→ Requirements: Your task is to copy the lines between the line containing "# Sawn ends: the" and the line containing "cad_parts[node].hide_render = cad_parts[node].hide_viewport", counting both of those lines, and to emit nothing more.

→ Source excerpt:
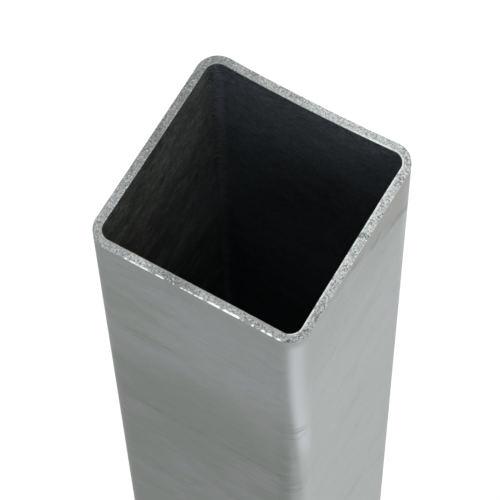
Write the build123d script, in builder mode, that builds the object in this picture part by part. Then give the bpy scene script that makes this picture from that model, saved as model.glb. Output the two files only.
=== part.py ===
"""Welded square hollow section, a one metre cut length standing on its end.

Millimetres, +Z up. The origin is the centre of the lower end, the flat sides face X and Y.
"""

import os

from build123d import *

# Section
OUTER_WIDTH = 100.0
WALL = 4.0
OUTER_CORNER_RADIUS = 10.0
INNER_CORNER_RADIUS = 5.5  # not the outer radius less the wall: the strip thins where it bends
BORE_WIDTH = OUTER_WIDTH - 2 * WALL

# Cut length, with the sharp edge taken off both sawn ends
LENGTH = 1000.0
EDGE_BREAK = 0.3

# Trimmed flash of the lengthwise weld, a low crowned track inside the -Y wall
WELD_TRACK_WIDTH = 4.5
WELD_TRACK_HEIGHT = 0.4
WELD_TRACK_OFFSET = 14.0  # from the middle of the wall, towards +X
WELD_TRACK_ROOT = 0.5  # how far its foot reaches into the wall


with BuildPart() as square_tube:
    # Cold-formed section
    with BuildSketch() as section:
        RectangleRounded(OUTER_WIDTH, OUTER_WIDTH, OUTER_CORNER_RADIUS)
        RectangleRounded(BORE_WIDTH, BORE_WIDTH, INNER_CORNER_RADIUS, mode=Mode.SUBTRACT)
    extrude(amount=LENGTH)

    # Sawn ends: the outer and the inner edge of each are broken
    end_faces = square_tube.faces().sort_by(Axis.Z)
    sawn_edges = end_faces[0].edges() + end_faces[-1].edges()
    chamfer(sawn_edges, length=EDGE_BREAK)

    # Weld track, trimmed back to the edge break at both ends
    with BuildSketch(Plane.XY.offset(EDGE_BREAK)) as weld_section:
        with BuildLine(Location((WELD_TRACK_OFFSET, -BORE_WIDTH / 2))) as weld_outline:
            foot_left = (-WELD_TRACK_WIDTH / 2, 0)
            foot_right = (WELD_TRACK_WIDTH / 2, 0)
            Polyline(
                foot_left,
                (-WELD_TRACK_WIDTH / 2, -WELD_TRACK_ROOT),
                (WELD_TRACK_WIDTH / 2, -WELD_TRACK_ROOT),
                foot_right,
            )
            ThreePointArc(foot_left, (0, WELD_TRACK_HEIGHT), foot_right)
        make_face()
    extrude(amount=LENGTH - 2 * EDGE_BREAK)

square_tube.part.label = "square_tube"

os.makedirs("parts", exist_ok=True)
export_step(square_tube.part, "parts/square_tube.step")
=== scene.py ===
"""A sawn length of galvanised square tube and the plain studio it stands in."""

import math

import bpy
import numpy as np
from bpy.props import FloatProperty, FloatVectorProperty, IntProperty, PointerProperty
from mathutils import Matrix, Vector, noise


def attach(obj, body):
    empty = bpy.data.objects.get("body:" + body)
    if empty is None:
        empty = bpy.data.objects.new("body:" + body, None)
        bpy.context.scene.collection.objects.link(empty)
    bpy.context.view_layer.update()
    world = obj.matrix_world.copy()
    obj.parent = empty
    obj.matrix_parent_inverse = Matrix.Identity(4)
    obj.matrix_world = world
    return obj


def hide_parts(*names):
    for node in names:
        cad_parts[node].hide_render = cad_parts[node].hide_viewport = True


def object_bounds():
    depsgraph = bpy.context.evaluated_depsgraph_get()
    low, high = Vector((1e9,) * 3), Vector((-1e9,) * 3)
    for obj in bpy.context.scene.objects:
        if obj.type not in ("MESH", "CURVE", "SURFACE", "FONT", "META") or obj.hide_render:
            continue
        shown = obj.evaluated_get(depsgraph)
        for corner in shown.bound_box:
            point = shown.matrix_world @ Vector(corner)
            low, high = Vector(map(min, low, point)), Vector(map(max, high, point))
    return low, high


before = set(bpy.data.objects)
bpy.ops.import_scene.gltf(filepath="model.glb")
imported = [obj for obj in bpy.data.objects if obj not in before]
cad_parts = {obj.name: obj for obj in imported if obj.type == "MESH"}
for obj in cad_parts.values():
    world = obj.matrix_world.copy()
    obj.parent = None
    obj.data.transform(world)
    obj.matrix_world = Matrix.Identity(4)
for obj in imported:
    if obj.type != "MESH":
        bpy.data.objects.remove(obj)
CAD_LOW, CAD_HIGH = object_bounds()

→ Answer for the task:
    # Sawn ends: the outer and the inner edge of each are broken
    end_faces = square_tube.faces().sort_by(Axis.Z)
    sawn_edges = end_faces[0].edges() + end_faces[-1].edges()
    chamfer(sawn_edges, length=EDGE_BREAK)

    # Weld track, trimmed back to the edge break at both ends
    with BuildSketch(Plane.XY.offset(EDGE_BREAK)) as weld_section:
        with BuildLine(Location((WELD_TRACK_OFFSET, -BORE_WIDTH / 2))) as weld_outline:
            foot_left = (-WELD_TRACK_WIDTH / 2, 0)
            foot_right = (WELD_TRACK_WIDTH / 2, 0)
            Polyline(
                foot_left,
                (-WELD_TRACK_WIDTH / 2, -WELD_TRACK_ROOT),
                (WELD_TRACK_WIDTH / 2, -WELD_TRACK_ROOT),
                foot_right,
            )
            ThreePointArc(foot_left, (0, WELD_TRACK_HEIGHT), foot_right)
        make_face()
    extrude(amount=LENGTH - 2 * EDGE_BREAK)

square_tube.part.label = "square_tube"

os.makedirs("parts", exist_ok=True)
export_step(square_tube.part, "parts/square_tube.step")
=== scene.py ===
"""A sawn length of galvanised square tube and the plain studio it stands in."""

import math

import bpy
import numpy as np
from bpy.props import FloatProperty, FloatVectorProperty, IntProperty, PointerProperty
from mathutils import Matrix, Vector, noise


def attach(obj, body):
    empty = bpy.data.objects.get("body:" + body)
    if empty is None:
        empty = bpy.data.objects.new("body:" + body, None)
        bpy.context.scene.collection.objects.link(empty)
    bpy.context.view_layer.update()
    world = obj.matrix_world.copy()
    obj.parent = empty
    obj.matrix_parent_inverse = Matrix.Identity(4)
    obj.matrix_world = world
    return obj


def hide_parts(*names):
    for node in names:
        cad_parts[node].hide_render = cad_parts[node].hide_viewport = True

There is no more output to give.